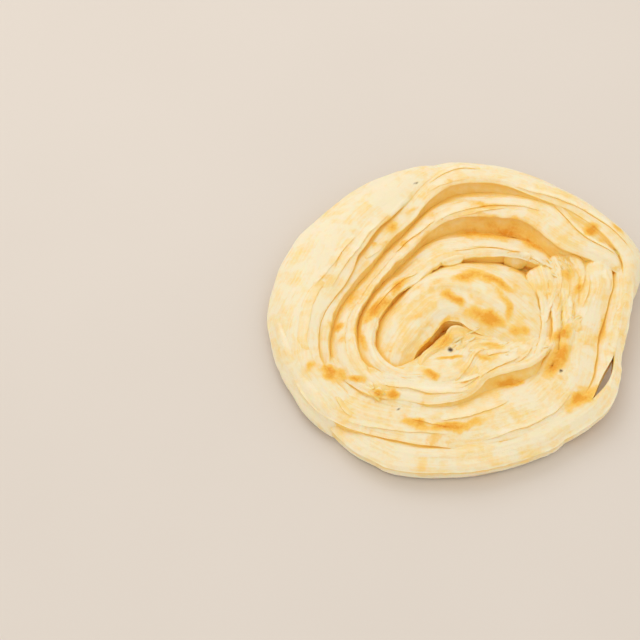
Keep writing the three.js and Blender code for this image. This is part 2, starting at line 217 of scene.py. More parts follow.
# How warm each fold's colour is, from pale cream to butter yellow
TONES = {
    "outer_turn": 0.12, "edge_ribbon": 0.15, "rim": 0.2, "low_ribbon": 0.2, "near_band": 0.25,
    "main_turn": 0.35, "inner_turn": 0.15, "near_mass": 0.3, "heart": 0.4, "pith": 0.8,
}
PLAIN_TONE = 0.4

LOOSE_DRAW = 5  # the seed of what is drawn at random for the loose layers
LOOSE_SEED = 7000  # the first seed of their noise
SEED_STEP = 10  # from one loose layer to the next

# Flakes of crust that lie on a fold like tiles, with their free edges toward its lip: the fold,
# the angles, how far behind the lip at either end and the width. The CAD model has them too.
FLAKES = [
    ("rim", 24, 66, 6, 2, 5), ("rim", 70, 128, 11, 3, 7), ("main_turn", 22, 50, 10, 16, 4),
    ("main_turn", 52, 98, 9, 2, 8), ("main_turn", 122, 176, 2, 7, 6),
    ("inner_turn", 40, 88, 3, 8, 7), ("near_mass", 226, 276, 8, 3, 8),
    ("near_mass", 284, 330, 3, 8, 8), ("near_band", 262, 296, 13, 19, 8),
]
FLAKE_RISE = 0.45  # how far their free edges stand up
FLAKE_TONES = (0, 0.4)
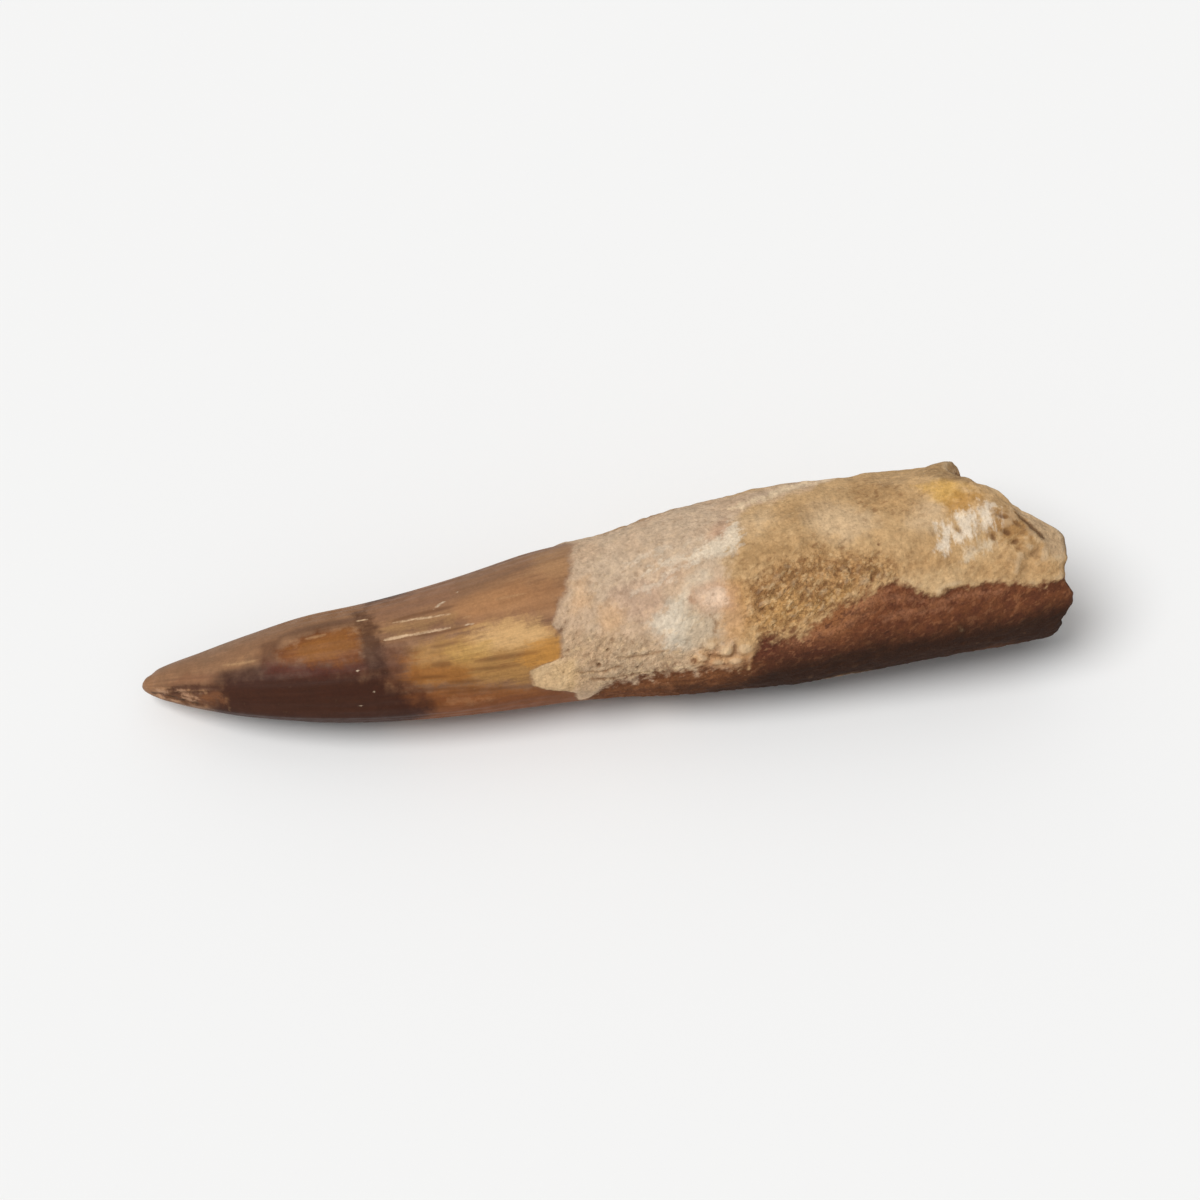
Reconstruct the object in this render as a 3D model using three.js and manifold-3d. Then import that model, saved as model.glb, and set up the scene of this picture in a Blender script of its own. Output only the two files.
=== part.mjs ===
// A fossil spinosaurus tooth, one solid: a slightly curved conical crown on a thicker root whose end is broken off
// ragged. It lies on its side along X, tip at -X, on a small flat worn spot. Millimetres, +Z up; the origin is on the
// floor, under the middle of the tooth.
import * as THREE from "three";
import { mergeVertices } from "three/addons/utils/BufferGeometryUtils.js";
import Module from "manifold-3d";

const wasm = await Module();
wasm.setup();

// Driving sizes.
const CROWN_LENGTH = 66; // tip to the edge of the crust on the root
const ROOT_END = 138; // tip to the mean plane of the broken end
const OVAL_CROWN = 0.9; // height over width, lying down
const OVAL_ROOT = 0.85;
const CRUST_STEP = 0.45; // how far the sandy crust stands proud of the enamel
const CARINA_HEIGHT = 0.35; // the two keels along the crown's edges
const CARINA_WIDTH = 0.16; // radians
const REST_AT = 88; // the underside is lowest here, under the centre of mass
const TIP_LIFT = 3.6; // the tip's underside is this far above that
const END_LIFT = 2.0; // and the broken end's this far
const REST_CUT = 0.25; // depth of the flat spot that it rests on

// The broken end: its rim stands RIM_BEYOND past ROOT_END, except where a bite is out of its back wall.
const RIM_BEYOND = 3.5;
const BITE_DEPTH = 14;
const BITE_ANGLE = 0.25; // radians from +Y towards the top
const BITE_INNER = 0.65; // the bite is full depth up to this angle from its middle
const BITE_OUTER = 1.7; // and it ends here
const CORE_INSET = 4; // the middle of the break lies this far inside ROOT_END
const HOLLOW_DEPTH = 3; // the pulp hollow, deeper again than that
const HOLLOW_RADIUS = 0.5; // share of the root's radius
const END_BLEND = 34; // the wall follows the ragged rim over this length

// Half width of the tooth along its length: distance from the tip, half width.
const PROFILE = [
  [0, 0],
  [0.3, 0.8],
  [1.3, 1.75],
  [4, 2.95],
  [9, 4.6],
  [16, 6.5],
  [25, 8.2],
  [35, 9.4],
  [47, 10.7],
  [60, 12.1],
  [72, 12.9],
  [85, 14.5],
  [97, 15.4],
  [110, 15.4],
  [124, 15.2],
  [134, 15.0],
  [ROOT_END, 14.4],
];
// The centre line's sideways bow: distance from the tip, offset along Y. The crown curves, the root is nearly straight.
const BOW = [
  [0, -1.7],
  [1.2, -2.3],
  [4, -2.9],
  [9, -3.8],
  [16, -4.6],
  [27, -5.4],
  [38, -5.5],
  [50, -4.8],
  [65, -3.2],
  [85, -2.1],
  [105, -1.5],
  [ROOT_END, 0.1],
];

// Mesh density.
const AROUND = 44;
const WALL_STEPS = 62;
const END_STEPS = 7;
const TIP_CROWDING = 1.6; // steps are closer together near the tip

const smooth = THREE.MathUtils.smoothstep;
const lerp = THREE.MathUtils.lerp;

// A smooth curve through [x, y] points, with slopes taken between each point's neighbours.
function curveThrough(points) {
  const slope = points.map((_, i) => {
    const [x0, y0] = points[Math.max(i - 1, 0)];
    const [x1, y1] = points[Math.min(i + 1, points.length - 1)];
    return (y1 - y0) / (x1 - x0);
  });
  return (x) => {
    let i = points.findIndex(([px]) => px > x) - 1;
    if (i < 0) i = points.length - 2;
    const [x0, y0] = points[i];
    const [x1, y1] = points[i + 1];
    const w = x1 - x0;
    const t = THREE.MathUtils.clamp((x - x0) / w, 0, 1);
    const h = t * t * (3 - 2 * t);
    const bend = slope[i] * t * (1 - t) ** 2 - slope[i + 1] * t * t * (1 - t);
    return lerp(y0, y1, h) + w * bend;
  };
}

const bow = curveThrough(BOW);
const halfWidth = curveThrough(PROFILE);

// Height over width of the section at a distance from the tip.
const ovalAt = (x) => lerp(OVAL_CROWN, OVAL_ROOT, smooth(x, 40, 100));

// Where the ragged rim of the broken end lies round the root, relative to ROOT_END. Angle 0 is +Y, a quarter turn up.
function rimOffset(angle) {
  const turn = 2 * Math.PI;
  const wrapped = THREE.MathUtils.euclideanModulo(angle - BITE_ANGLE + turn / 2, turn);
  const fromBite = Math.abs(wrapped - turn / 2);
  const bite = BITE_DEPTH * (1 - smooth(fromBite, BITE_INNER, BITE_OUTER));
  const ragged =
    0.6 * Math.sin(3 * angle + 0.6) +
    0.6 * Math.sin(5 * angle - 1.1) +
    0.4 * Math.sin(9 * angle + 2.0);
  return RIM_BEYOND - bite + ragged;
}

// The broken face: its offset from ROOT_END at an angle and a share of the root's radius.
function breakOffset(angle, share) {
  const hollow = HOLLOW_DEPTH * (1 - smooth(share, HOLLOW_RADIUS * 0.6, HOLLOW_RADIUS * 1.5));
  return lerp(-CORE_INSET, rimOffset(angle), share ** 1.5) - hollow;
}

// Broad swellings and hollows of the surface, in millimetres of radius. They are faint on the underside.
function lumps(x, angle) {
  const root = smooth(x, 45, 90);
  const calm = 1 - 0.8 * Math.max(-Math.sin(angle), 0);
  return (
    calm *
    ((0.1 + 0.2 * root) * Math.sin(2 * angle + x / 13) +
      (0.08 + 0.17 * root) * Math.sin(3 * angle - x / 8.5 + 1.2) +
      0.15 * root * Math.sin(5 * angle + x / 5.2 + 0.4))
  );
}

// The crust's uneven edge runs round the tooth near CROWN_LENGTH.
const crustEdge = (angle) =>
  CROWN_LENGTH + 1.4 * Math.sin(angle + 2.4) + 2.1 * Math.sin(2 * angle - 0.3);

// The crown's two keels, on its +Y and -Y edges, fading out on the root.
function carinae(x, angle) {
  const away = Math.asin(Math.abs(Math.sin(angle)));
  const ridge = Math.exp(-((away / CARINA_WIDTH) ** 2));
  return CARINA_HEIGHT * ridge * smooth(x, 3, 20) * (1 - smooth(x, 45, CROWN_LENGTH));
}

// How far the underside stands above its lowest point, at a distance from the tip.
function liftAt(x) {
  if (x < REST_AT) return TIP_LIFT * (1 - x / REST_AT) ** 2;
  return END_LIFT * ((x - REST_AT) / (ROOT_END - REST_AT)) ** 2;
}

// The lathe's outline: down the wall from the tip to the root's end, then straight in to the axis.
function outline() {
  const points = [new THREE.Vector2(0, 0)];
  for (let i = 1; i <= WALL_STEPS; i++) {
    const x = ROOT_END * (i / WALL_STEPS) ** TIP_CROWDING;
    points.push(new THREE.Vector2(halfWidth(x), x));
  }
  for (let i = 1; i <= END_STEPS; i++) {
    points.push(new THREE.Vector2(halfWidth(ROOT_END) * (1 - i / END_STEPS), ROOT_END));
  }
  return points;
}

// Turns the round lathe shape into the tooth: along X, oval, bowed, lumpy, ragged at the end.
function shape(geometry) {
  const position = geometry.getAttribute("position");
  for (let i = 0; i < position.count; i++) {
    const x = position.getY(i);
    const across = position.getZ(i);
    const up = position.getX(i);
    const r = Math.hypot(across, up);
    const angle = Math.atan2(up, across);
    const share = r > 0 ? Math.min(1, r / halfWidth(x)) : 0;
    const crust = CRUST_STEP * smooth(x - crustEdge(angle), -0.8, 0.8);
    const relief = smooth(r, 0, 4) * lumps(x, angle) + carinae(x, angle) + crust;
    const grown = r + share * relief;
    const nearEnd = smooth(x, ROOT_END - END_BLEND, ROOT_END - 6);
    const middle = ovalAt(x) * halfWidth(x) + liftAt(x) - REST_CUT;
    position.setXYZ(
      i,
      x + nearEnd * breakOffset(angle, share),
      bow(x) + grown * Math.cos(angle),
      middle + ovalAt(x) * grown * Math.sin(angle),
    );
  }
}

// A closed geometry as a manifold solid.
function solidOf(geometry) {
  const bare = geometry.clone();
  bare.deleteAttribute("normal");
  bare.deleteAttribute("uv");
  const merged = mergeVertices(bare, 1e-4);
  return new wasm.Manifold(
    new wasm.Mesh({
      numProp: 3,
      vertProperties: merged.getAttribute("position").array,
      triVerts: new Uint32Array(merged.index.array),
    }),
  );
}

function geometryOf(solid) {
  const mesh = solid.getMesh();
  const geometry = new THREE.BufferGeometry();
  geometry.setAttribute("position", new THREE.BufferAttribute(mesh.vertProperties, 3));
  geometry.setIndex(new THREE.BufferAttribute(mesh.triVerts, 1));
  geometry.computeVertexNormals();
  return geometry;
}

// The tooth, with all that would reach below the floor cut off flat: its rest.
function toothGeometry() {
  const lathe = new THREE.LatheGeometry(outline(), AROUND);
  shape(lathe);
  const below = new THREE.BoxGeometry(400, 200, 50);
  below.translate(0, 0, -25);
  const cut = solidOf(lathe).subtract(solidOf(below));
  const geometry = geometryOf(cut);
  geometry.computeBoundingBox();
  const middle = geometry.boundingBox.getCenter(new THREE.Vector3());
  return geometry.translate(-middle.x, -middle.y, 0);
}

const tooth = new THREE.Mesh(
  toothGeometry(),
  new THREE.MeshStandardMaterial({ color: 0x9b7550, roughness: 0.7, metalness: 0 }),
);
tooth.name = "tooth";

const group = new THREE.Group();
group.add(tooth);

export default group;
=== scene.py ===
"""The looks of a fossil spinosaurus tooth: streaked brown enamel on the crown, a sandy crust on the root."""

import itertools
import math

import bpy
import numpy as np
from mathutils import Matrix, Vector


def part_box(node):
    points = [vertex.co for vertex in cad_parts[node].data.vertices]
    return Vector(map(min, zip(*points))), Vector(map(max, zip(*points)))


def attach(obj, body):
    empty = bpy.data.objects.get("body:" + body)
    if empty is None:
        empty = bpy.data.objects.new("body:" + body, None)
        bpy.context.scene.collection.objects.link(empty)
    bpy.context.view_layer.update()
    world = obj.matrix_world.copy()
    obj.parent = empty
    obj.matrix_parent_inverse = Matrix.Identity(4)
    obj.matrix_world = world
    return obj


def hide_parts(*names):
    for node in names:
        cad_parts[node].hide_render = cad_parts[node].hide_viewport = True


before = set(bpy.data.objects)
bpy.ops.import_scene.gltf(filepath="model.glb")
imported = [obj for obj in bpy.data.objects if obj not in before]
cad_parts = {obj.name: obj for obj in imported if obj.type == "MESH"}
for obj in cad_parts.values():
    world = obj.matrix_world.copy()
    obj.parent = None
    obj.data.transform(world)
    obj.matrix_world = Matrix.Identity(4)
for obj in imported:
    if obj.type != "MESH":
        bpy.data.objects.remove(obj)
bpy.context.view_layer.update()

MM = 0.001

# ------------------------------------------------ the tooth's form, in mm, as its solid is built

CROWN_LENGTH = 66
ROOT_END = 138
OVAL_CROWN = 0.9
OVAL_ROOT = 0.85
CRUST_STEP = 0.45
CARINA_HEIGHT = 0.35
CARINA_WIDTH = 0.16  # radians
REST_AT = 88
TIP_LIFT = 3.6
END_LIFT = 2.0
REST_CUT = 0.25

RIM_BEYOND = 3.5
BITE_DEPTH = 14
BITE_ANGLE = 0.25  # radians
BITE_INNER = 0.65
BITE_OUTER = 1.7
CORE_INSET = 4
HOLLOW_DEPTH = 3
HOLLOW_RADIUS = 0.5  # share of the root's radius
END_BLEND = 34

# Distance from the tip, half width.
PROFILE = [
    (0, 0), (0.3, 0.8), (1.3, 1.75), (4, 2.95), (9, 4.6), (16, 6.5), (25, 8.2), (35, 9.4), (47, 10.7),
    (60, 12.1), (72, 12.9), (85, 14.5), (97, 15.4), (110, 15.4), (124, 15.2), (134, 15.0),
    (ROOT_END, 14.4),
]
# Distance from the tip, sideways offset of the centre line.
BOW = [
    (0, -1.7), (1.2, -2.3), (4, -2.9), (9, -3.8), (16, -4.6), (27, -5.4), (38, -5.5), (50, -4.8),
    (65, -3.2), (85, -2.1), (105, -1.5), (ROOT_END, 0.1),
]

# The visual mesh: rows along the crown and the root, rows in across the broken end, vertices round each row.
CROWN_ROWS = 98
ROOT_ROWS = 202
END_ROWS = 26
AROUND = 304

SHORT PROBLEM
Please give back only the lines between the first line of the entries and the line with "SEED_STEP = 10", both ends included, word for word.

ANSWER TO THIS EXERCISE
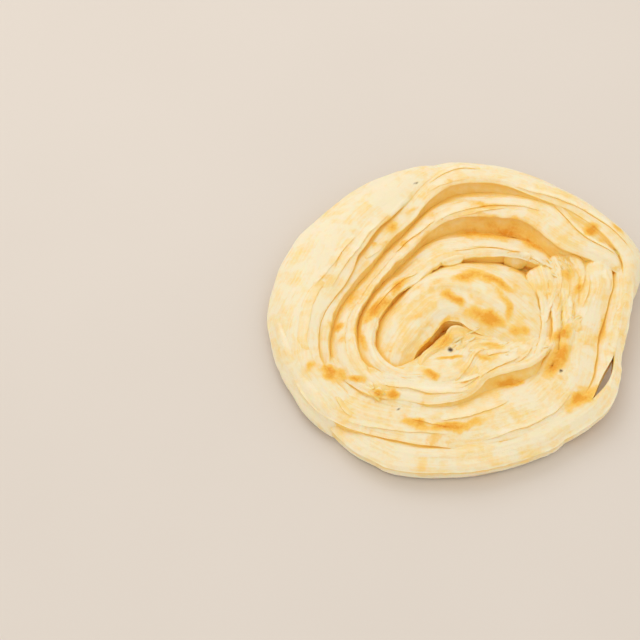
Keep writing the three.js and Blender code for this image. This is part 2, starting at line 217 of scene.py. More parts follow.
# How warm each fold's colour is, from pale cream to butter yellow
TONES = {
    "outer_turn": 0.12, "edge_ribbon": 0.15, "rim": 0.2, "low_ribbon": 0.2, "near_band": 0.25,
    "main_turn": 0.35, "inner_turn": 0.15, "near_mass": 0.3, "heart": 0.4, "pith": 0.8,
}
PLAIN_TONE = 0.4

LOOSE_DRAW = 5  # the seed of what is drawn at random for the loose layers
LOOSE_SEED = 7000  # the first seed of their noise
SEED_STEP = 10  # from one loose layer to the next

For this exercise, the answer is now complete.